Where $\eta_{\alpha}$ and $\pi_{\alpha}$ are regular function. Now, in my notes we choose $\bar{\gamma}$ e we let $A=A'$, so that we have an initial fixed point. Then we say that on the curve chosen, are satisfied the Hamilton equation, so that the variation of S becomes only:

$$(\delta S)_{\bar{\gamma}} = [p_\alpha \delta q^{\alpha} - H \delta t]_{t_0}^{t_1}$$

[First question Is this legit? If the Hamilton equation are derived from the same variational principle, can we say a priori'' that them are valid on a particular path on the phase space? ]
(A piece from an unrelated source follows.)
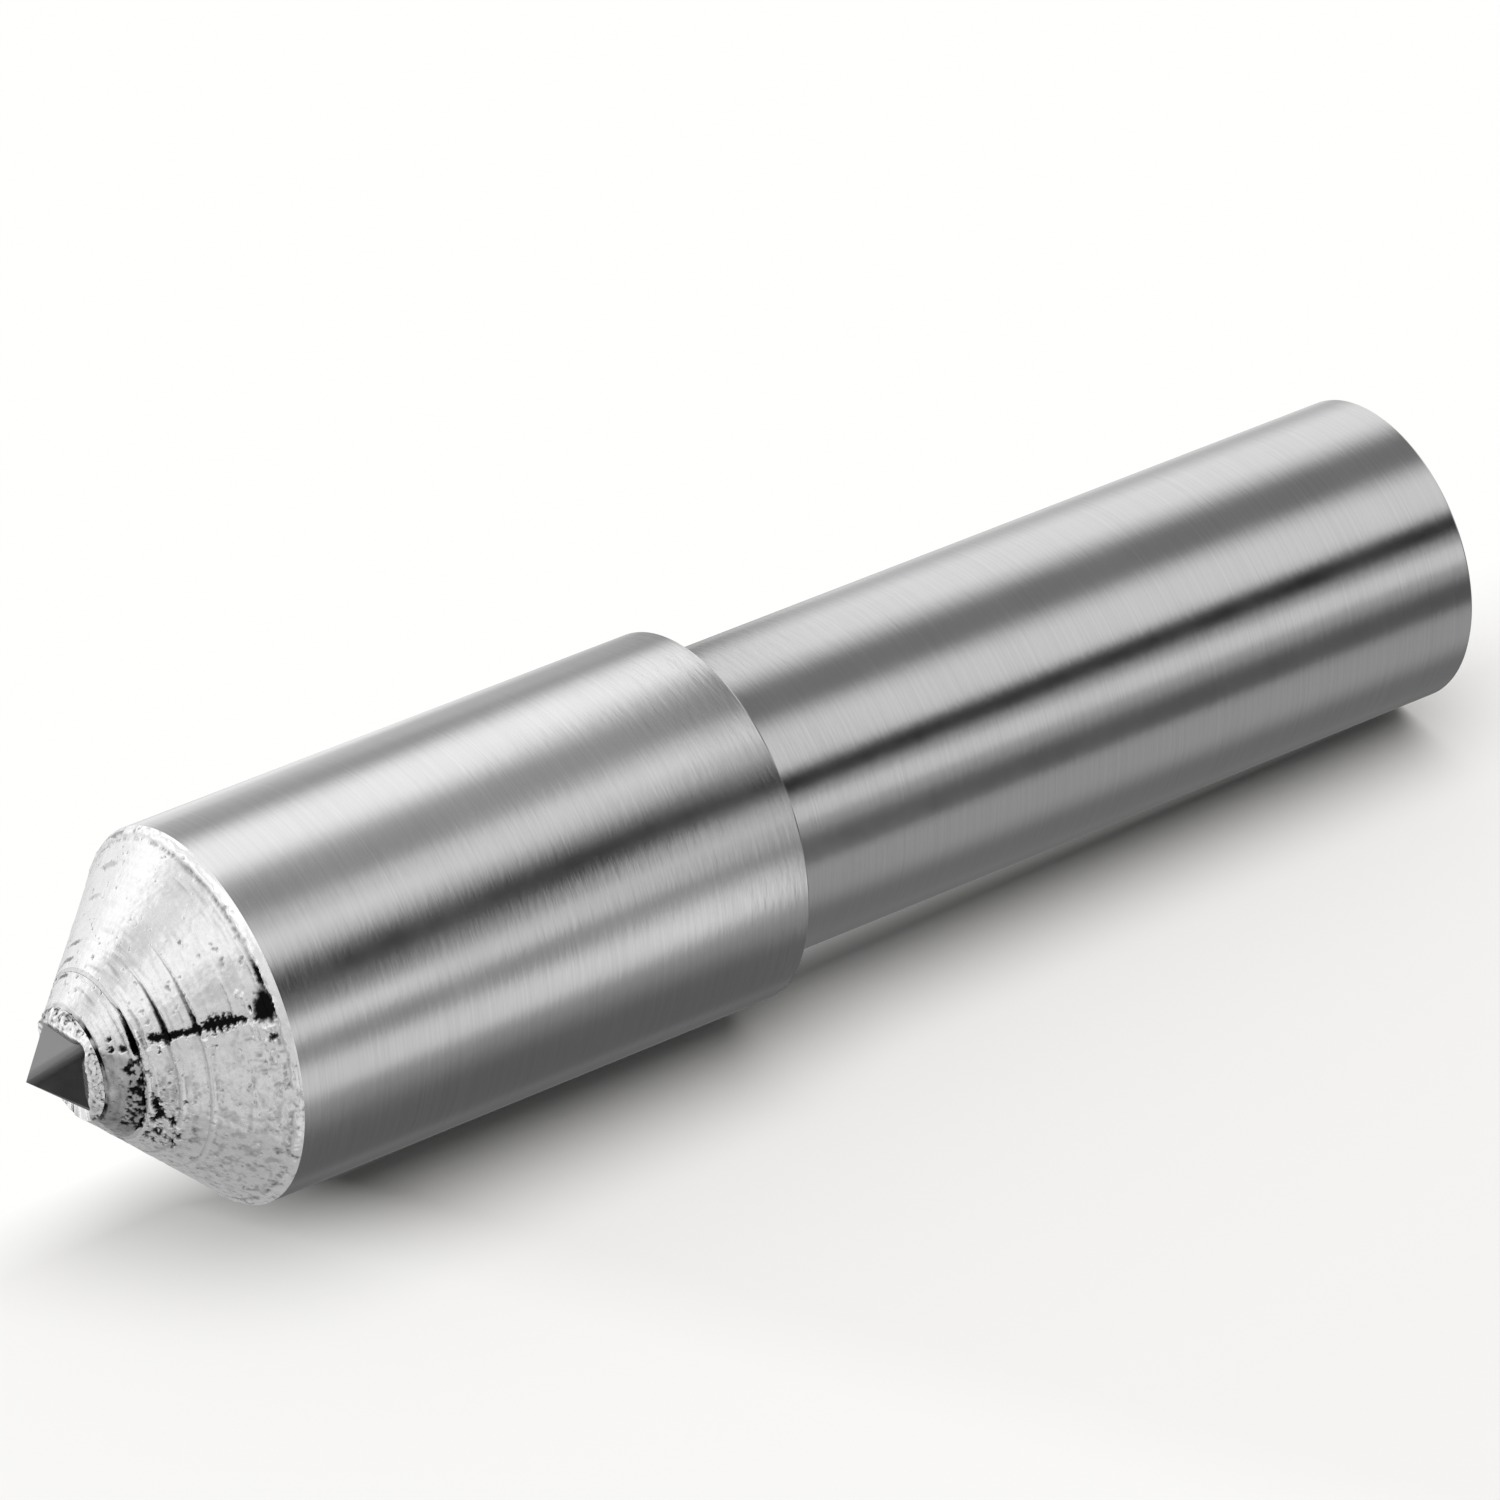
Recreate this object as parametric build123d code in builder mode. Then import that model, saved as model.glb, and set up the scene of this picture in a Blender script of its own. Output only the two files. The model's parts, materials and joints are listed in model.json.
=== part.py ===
from build123d import *
import os
from math import cos, radians, sin, tan

# Single-point diamond wheel dresser, in millimetres and degrees.
# The tool stands on its shank's end: origin at the middle of that end, +Z towards the diamond.

# Holder: ground shank and head with a turned cone in front
shank_diameter = 10.0
shank_length = 26.5
shank_end_chamfer = 0.1
shoulder_fillet = 0.3
head_diameter = 12.0
head_length = 18.3
head_edge_chamfer = 0.08
cone_angle = 89.0

# Burr lip at the cone's base, with a fine groove in front of it
lip_width = 0.3
lip_height = 0.05
lip_groove_width = 0.1
lip_groove_depth = 0.05

# Turned ridges of the cone: distances run back from the mouth of the insert's bore
ridge_groove_width = 0.14
ridge_groove_depth = 0.08
front_ridge_distance = 0.2
middle_ridge_distance = 0.65
rear_ridge_distance = 1.35

# Matrix insert, brazed into a blind bore in the head
insert_diameter = 5.2
insert_length = 9.0
braze_gap = 0.1
braze_recess = 0.14

# Stone: a plain octahedron, its girdle's corners turned about the axis by stone_turn
stone_corner_radius = 1.6
stone_half_height = 1.48
stone_turn = 12.5

# Solder round the stone: it fills the insert's drilled socket and stands out as a collar
solder_gap = 0.05
drill_point_angle = 118.0
insert_rim = 0.14
collar_length = 0.37
collar_wall = 0.08
collar_bulge = 0.09
collar_groove_width = 0.1
collar_groove_depth = 0.05

# Radii and slopes
shank_radius = shank_diameter / 2
head_radius = head_diameter / 2
insert_radius = insert_diameter / 2
bore_radius = insert_radius + braze_gap
socket_radius = stone_corner_radius + solder_gap
flank_angle = radians(cone_angle / 2)
drill_angle = radians(drill_point_angle / 2)

# Heights along the axis
cone_base_z = shank_length + head_length
cone_tip_z = cone_base_z + head_radius / tan(flank_angle)


def flank_radius(z):
    """Radius of the plain cone at a height."""
    return (cone_tip_z - z) * tan(flank_angle)


def flank_z(radius):
    """Height at which the plain cone has a radius."""
    return cone_tip_z - radius / tan(flank_angle)


def flank_point(z, forward=0.0, outward=0.0):
    """Profile point at a height on the flank, moved along the flank and square to it."""
    x = flank_radius(z) - forward * sin(flank_angle) + outward * cos(flank_angle)
    return (x, z + forward * cos(flank_angle) + outward * sin(flank_angle))


def cut_ring(z, width, depth):
    """Cut a turned V groove into the flank round a height."""
    with BuildSketch(Plane.XZ) as notch:
        with BuildLine():
            Polyline(
                flank_point(z, width, depth),
                flank_point(z, -width, depth),
                flank_point(z, 0, -depth),
                close=True,
            )
        make_face()
    revolve(notch.sketch, axis=Axis.Z, mode=Mode.SUBTRACT)


# Insert's place in the head
bore_mouth_z = flank_z(bore_radius)
insert_front_z = flank_z(insert_radius)
insert_bottom_z = insert_front_z - insert_length
bore_bottom_z = insert_bottom_z - braze_gap

# Stone's place in the insert
collar_rear_radius = socket_radius + insert_rim
collar_rear_z = flank_z(collar_rear_radius)
collar_front_z = collar_rear_z + collar_length
collar_front_radius = flank_radius(collar_front_z)
stone_exposed = (collar_front_radius - collar_wall) * stone_half_height / stone_corner_radius
point_z = collar_front_z + stone_exposed
girdle_z = point_z - stone_half_height
stone_rear_z = girdle_z - stone_half_height
drill_tip_z = stone_rear_z - solder_gap
socket_floor_z = drill_tip_z + socket_radius / tan(drill_angle)

# Holder
with BuildPart() as holder:
    with BuildSketch(Plane.XZ):
        with BuildLine():
            Polyline(
                (0, 0),
                (shank_radius - shank_end_chamfer, 0),
                (shank_radius, shank_end_chamfer),
                (shank_radius, shank_length - shoulder_fillet),
            )
            RadiusArc(
                (shank_radius, shank_length - shoulder_fillet),
                (shank_radius + shoulder_fillet, shank_length),
                shoulder_fillet,
            )
            Polyline(
                (shank_radius + shoulder_fillet, shank_length),
                (head_radius - head_edge_chamfer, shank_length),
                (head_radius, shank_length + head_edge_chamfer),
                (head_radius, cone_base_z),
                flank_point(cone_base_z, 2 * lip_height, lip_height),
                flank_point(cone_base_z + lip_width, 0, lip_height),
                flank_point(cone_base_z + lip_width, lip_height, 0),
                (bore_radius, bore_mouth_z),
                (bore_radius, bore_bottom_z),
                (0, bore_bottom_z),
                (0, 0),
            )
        make_face()
    revolve(axis=Axis.Z)
    cut_ring(cone_base_z + lip_width + lip_groove_width / 2, lip_groove_width, lip_groove_depth)
    for ridge_distance in (front_ridge_distance, middle_ridge_distance, rear_ridge_distance):
        cut_ring(bore_mouth_z - ridge_distance, ridge_groove_width, ridge_groove_depth)
holder.part.label = "holder"

# Matrix insert
with BuildPart() as matrix_insert:
    with BuildSketch(Plane.XZ):
        with BuildLine():
            Polyline(
                (0, insert_bottom_z),
                (insert_radius, insert_bottom_z),
                (insert_radius, insert_front_z),
                (collar_rear_radius, collar_rear_z),
                (socket_radius, collar_rear_z),
                (socket_radius, socket_floor_z),
                (0, drill_tip_z),
                close=True,
            )
        make_face()
    revolve(axis=Axis.Z)
    cut_ring(collar_rear_z - collar_groove_width, collar_groove_width, collar_groove_depth)
matrix_insert.part.label = "matrix_insert"

# Braze between insert and bore
with BuildPart() as insert_braze:
    with BuildSketch(Plane.XZ):
        with BuildLine():
            Polyline(
                (0, bore_bottom_z),
                (bore_radius, bore_bottom_z),
                (bore_radius, bore_mouth_z - braze_recess),
                (insert_radius, bore_mouth_z - braze_recess),
                (insert_radius, insert_bottom_z),
                (0, insert_bottom_z),
                close=True,
            )
        make_face()
    revolve(axis=Axis.Z)
insert_braze.part.label = "insert_braze"

# Diamond
with BuildPart() as diamond:
    with BuildSketch(Plane.XY.offset(girdle_z)) as girdle:
        RegularPolygon(radius=stone_corner_radius, side_count=4, rotation=stone_turn)
    loft(sections=[girdle.sketch.face(), Vertex(0, 0, point_z)])
    loft(sections=[girdle.sketch.face(), Vertex(0, 0, stone_rear_z)])
diamond.part.label = "diamond"

# Solder round the stone
with BuildPart() as setting_solder:
    with BuildSketch(Plane.XZ):
        with BuildLine():
            Polyline(
                (0, drill_tip_z),
                (socket_radius, socket_floor_z),
                (socket_radius, collar_rear_z),
                (collar_rear_radius, collar_rear_z),
            )
            ThreePointArc(
                (collar_rear_radius, collar_rear_z),
                flank_point(collar_rear_z + collar_length / 2, 0, collar_bulge),
                (collar_front_radius, collar_front_z),
            )
            Polyline(
                (collar_front_radius, collar_front_z),
                (0, collar_front_z),
                (0, drill_tip_z),
            )
        make_face()
    revolve(axis=Axis.Z)
    add(diamond.part, mode=Mode.SUBTRACT)
setting_solder.part.label = "setting_solder"

# Files
os.makedirs("parts", exist_ok=True)
for piece in (holder, matrix_insert, insert_braze, setting_solder, diamond):
    export_step(piece.part, f"parts/{piece.part.label}.step")
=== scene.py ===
import json
import math

import bpy
import numpy as np
from mathutils import Euler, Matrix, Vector, noise


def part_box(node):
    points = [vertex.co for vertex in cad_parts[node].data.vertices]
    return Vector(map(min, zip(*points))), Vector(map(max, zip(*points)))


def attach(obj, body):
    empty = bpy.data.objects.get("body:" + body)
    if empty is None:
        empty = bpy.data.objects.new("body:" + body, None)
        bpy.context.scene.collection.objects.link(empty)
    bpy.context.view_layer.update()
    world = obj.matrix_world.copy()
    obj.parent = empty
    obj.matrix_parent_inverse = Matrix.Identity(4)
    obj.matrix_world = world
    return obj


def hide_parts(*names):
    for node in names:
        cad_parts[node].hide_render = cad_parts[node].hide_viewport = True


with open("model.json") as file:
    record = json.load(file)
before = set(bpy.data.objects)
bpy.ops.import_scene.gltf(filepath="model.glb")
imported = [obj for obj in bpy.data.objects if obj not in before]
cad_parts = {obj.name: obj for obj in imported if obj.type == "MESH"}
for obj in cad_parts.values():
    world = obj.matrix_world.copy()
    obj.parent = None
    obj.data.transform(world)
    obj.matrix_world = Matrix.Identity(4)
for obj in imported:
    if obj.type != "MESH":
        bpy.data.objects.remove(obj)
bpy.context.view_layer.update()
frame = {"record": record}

# Units and directions
# Blender works in metres, and lengths here are written in millimetres times MM.
# Angles round the tool are in degrees. They run from the side that faces the camera (-Y) towards
# -X, which is the lower side of the tool in the photograph.
MM = 0.001
BODY = "root"

# Sizes read from the frame
mounts = {mount["name"]: mount for mount in frame["record"]["mounts"]}
holder_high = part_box("holder")[1]
insert_low, insert_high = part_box("matrix_insert")
braze_low, braze_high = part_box("insert_braze")
solder_low, solder_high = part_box("setting_solder")
diamond_low, diamond_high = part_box("diamond")

shank_radius = mounts["shank"]["dims"]["r_mm"] * MM
shoulder_z = mounts["shoulder"]["pos_m"][2]
head_radius = holder_high.x
cone_base_z = mounts["head"]["pos_m"][2] + mounts["head"]["dims"]["length_mm"] / 2 * MM
insert_radius = insert_high.x
bore_radius = braze_high.x
bore_mouth_z = holder_high.z
bore_bottom_z = braze_low.z
insert_bottom_z = insert_low.z
collar_rear_z = insert_high.z
collar_front_z = solder_high.z
solder_tip_z = solder_low.z
point_z = diamond_high.z
stone_rear_z = diamond_low.z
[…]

Then we consider the point B movable, so that it depends from time. In this way, S isn't a functional anymore, but instead is a function of time. So the variation can be interpreted as a differential:

$$dS= p_\alpha d q^{\alpha} - H d t$$

[Second question I wish to have a mathematical proof for that, because for me isn't trivial as it sounds.]
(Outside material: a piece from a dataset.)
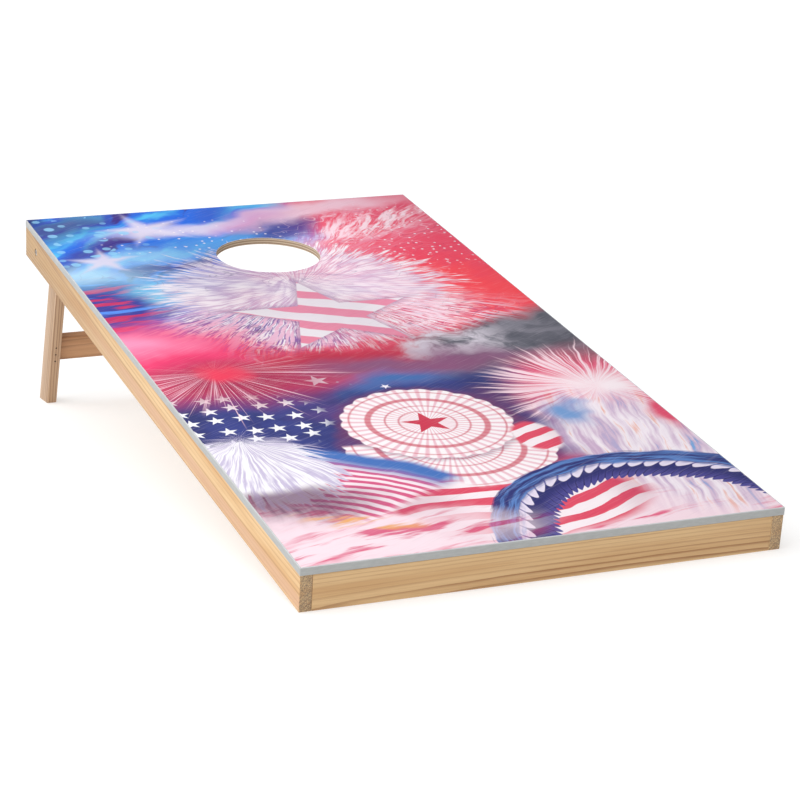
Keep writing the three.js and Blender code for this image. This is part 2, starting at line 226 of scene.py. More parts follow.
def rounded_bar(name, low, high, ease=wood_ease):
    """A planed bar between two corners with every edge eased."""
    shape = bmesh.new()
    place = Matrix.Translation((high + low) / 2) @ Matrix.Diagonal((*(high - low), 1))
    bmesh.ops.create_cube(shape, size=1, matrix=place)
    bmesh.ops.bevel(
        shape, geom=shape.edges[:], offset=ease, segments=3, profile=0.5, affect="EDGES",
    )
    return as_piece(name, shape)


def smooth(mesh):
    """Shades a mesh smooth, with creases where its faces turn sharply."""
    mesh.shade_smooth()
    mesh.set_sharp_from_angle(angle=math.radians(35))


def as_piece(name, shape):
    """Turns a worked shape into an object."""
    mesh = bpy.data.meshes.new(name)
    shape.to_mesh(mesh)
    shape.free()
    piece = bpy.data.objects.new(name, mesh)
    bpy.context.scene.collection.objects.link(piece)
    smooth(mesh)
    return piece


def end_grain(piece, along):
    """Puts the second finish on the faces across the grain."""
    axis = "xyz".index(along)
    for face in piece.data.polygons:
        face.material_index = int(abs(face.normal[axis]) > 0.75)


def work_with(piece, other, operation):
    """Cuts another shape out of a piece, or joins it on, and removes that shape."""
    work = piece.modifiers.new("work", "BOOLEAN")
    work.operation = operation
    work.object = other
    work.solver = "EXACT"
    worked_piece = piece.evaluated_get(bpy.context.evaluated_depsgraph_get())
    worked = bpy.data.meshes.new_from_object(worked_piece)
    piece.modifiers.remove(work)
    old = piece.data
    piece.data = worked
    bpy.data.meshes.remove(old)
    bpy.data.objects.remove(other)
    smooth(worked)


def take_away(piece, cutter):
    work_with(piece, cutter, "DIFFERENCE")


def set_in_place(piece, place, body, finishes, node):
    """Sets a finished piece on its frame, with its finishes, in place of its CAD node."""
    for finish in finishes:
        piece.data.materials.append(finish)
    piece.matrix_world = place
    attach(piece, body)
    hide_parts(node)


def set_pine(piece, node, label, along, pith, body="board", frame_of_piece=None, **looks):
    """Sets a pine piece in place, with one finish on its faces and one on its end grain."""
    end_grain(piece, along)
    face = pine_finish(f"{label} pine", along, pith, frame_of_piece=frame_of_piece, **looks)
    ends = pine_finish(f"{label} end grain", along, pith, end=True, frame_of_piece=frame_of_piece)
    place = board_place
    if frame_of_piece:
        piece.data.transform(frame_of_piece)
        place = Matrix()
    set_in_place(piece, place, body, [face, ends], node)


def along_z(start, direction):
    """A frame with its origin at a point and its z axis along a direction."""
    turn = Vector((0, 0, 1)).rotation_difference(Vector(direction)).to_matrix().to_4x4()
    return Matrix.Translation(start) @ turn


def drill(name, start, direction, radius, length, steps=48):
    """A round cutting shape that starts at a point and runs along a direction."""
    shape = bmesh.new()
    bmesh.ops.create_cone(
        shape, cap_ends=True, segments=steps, radius1=radius, radius2=radius, depth=length,
        matrix=along_z(start, direction) @ Matrix.Translation((0, 0, length / 2)),
    )
    return as_piece(name, shape)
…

Then we can prove that S is function of $S(q^{\alpha}(t), t ,q^{\alpha}(t_0), t_0 )$, so that: $$dS = \frac{\partial S}{\partial q^{\alpha}}d q^{\alpha} +\frac{\partial S}{\partial t} dt$$

Equating the two results, we obtain:

$$\frac{\partial S}{\partial t} + H \left( q^{\alpha} , \frac{\partial S}{\partial q^{\alpha}}, t \right) = 0$$

Which is the Hamilton-Jacobi equation.

Third question Is this reasoning formally correct ? It doesn't feel quite right to me. And also, more importantly, do you know any book that treats the argument in this way, or similar, that is more rigorous?
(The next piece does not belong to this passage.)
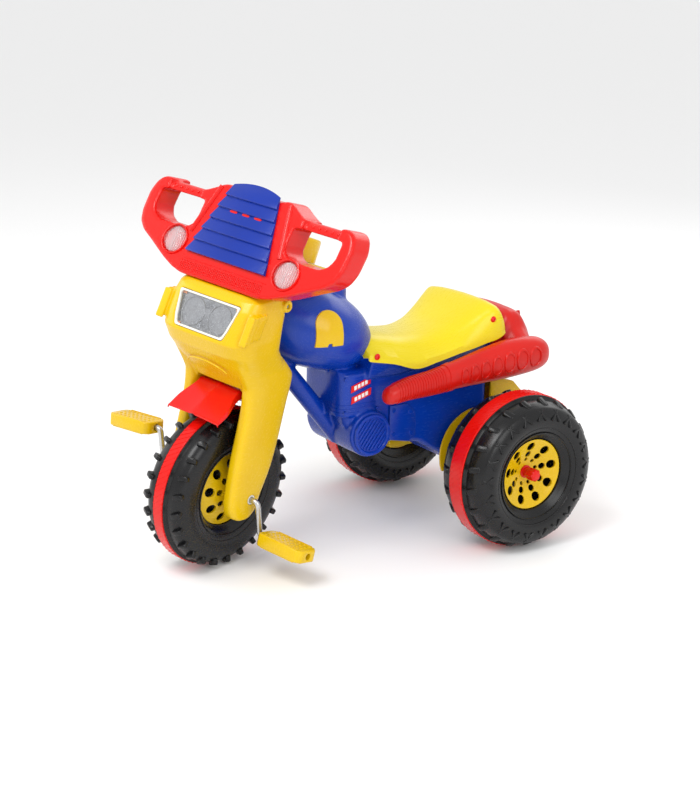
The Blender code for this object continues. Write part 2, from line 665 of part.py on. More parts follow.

1. On one hand, Hamilton's principal function $S(q,\alpha,t)$ and Hamilton-Jacobi (HJ) equation$$H(q,p,t)~=~-\frac{\partial S}{\partial t}, \qquad p_j~=~\frac{\partial S}{\partial q^j}, \tag{1}$$ is usually defined via a canonical transformation of type 2. Here $S=F_2$ is a generating function. The new momenta $P_i=\alpha_i$ are the integration constants, and constants of motion. The Kamiltonian $K\equiv 0$ vanishes identically. The total time derivative $$\frac{dS}{dt}~=~\dot{q}^j\frac{\partial S}{\partial q^j}+\frac{\partial S}{\partial t} ~\stackrel{(1)}{=}~ \dot{q}^jp_j-H~=~L \tag{2}$$ is equal to the Lagrangian $L$ on-shell. As a consequence, the Hamilton's principal function $S(q,\alpha, t)$ can be interpreted as an action on-shell. See also this related Phys.SE post.
2. On the other hand, the (Dirichlet) on-shell action $S(q_f,t_f;q_i,t_i)$ satisfies $$h_f~=~-\frac{\partial S}{\partial t_f}, \qquad p_f~=~\frac{\partial S}{\partial q_f}.\tag{3}$$ For a proof of eq. (3), see e.g. my Phys.SE answer here.
3. Eq. (3) looks deceptively like eq. (1). However, the devil is in the details. To lift eq. (3) to eq. (1), there still remains an identification problem of finding the new momenta $P_i=\alpha_i$ in terms the final and initial data $(q_f,t_f;q_i,t_i)$.